I've set 1 of the drives as parity. Those are write speeds.

Even though It's a lot of work for the server/drives how come when I FTP I get way faster speeds?

  • Community Expert

I've set 1 of the drives as parity. Those are write speeds.

Even though It's a lot of work for the server/drives how come when I FTP I get way faster speeds?

If you're writing to a parity-protected disk you really can't get much faster. Probably you are seeing data being cached in memory. While there is free memory, linux will use it to cache I/O, so if that is the case you will only be limited by network speed, which is about what you were seeing. Once memory is used up and it has to wait for the data to actually be written to a parity-protected disk then you will get the reduced speed. FTP, SMB, NFS doesn't matter.
  • Author

Okay, then I get it. Thanks for clearing it up for me, trurl.

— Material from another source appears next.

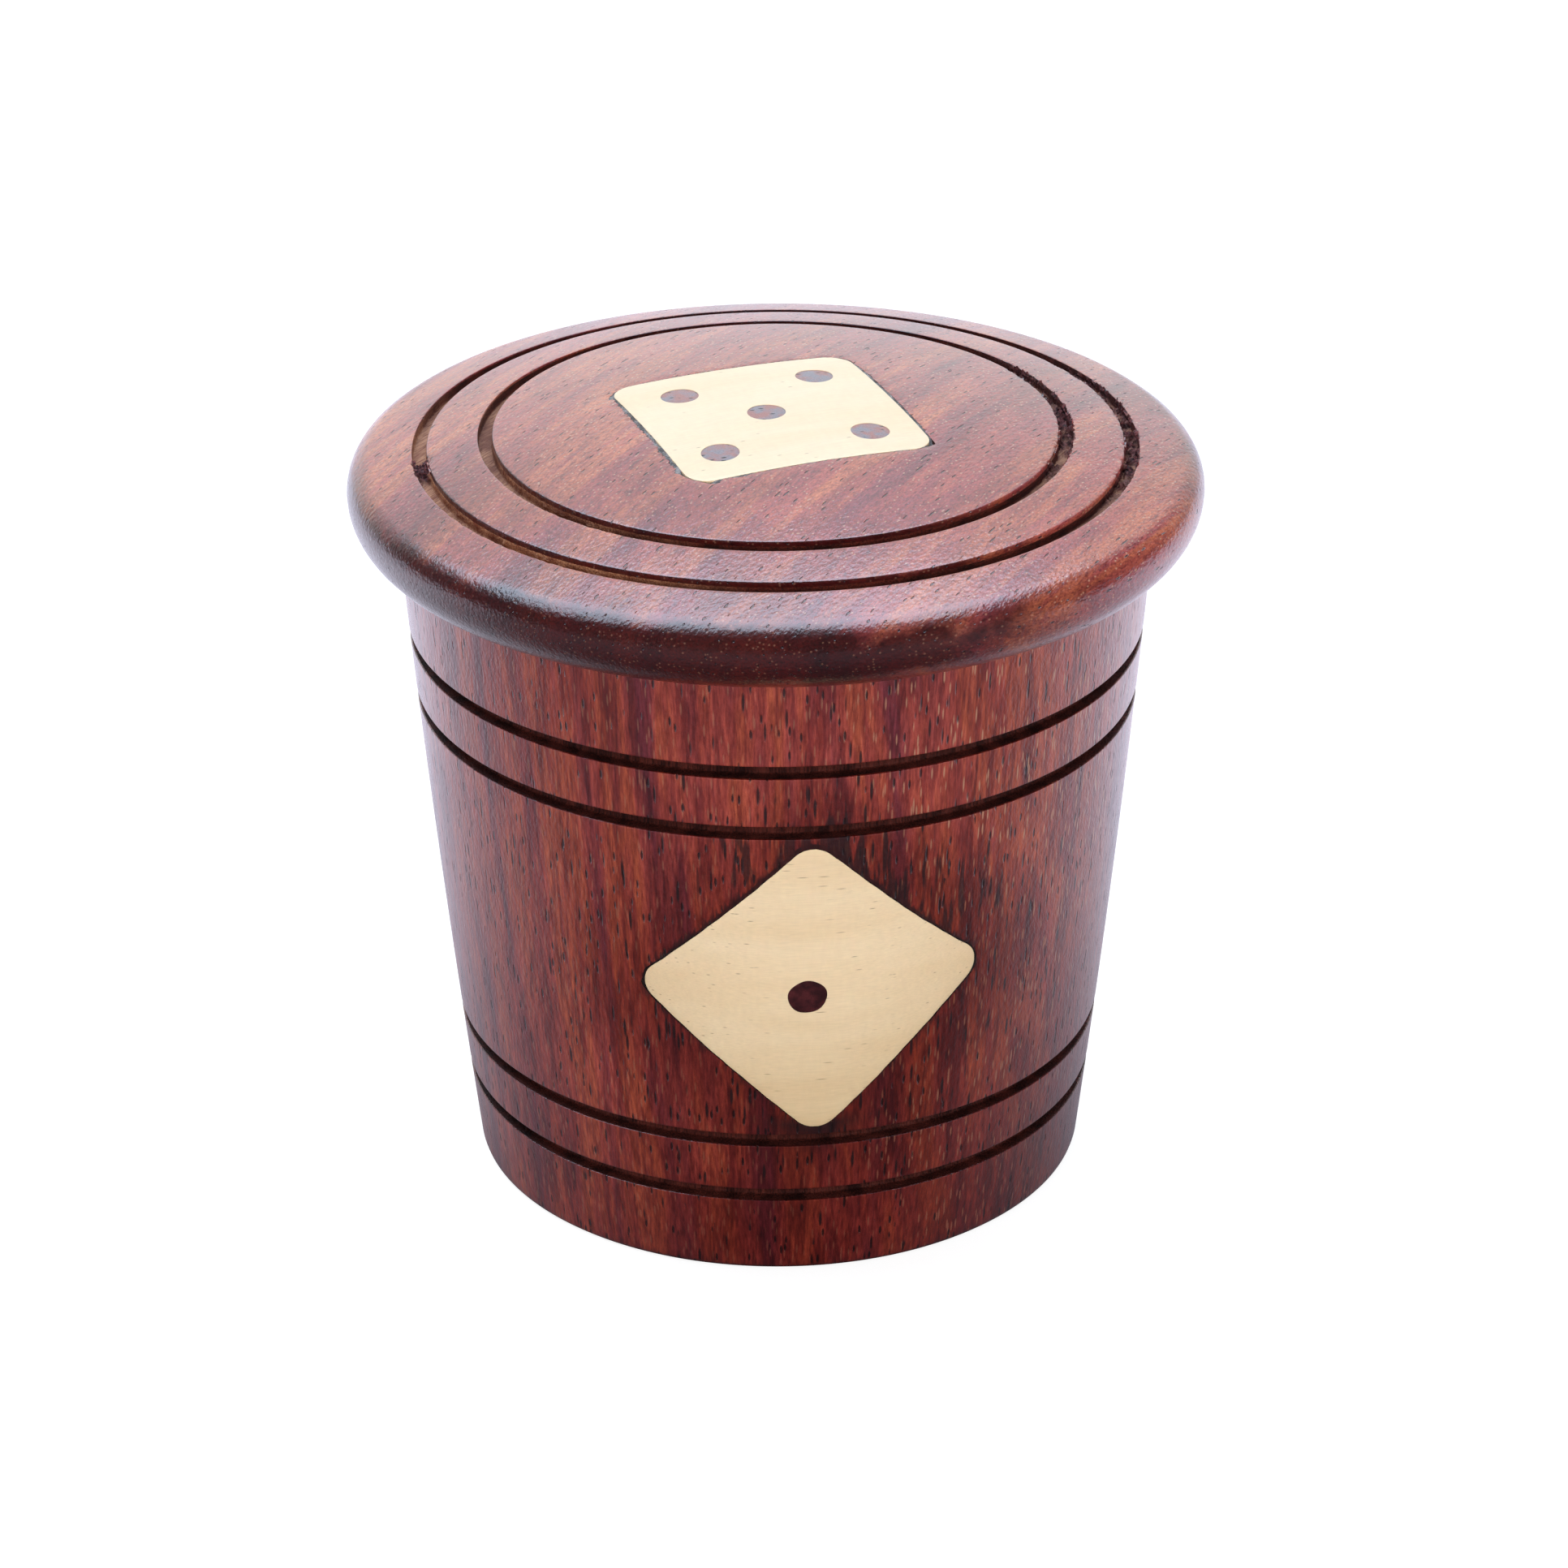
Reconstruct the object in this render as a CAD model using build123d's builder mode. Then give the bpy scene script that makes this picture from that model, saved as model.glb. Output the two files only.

Any other tweaks you would recommend to do to a fresh install?

  • Community Expert

I have no experience with Ubuntu and SMB, but with those disks I would expect write speeds closer to 50MB/s, maybe  Google ubunt smb tuning.

  • Community Expert

You say you are going to replace the SSD. Why? Depending on how your intended use it might be just right for a cache disk. I have 2 x 120GB SSDs in btrfs raid1 cache pool. But I only use cache for apps and never cache user shares writes.

  • Author

I have no experience with Ubuntu and SMB, but with those disks I would expect write speeds closer to 50MB/s, maybe  Google ubunt smb tuning.

Yeah, guess I'll look into that.

 

You say you are going to replace the SSD. Why? Depending on how your intended use it might be just right for a cache disk. I have 2 x 120GB SSDs in btrfs raid1 cache pool. But I only use cache for apps and never cache user shares writes.

 

I got it working as a cache right now but it's an old and crappy Kingston SSDnow 300. First I had 2 120GB Intel 520 in the server but Unraid kept complaining that there were to many errors on them.

Guess I need to look into how to setup an SSD for apps only aswell.

  • Community Expert

I have no experience with Ubuntu and SMB, but with those disks I would expect write speeds closer to 50MB/s, maybe  Google ubunt smb tuning.

 

Write speeds depend on several different things.  First thing, of course, is the amount of RAM available for caching writes. 

 

Second thing, which most people tend to forget is file size.  A large number of small size files slow things down due to the overhead of allocating disk  space and writing the directory contents. (Backing the documents files from the Windows computers in my home is a case in point.)

 

Third thing is that if the file system is reiserfs, this file allocation time is reputed to increase as the disk fills up.  While many people don't notice this  for a long time until the array approaches capacity.

 

Fourth thing is the software actually used to do the transfers.  I frequently use TeraCopy to transfer files but the transfer speed seems slow compared to using ImgBurn to generate BluRay ISO. 

 

EDIT:

 

Fifth thing is that some software reports back when the write is finished to the cache not when the write from the cache to the disks has finished.  This tends to make some software look as though it is faster.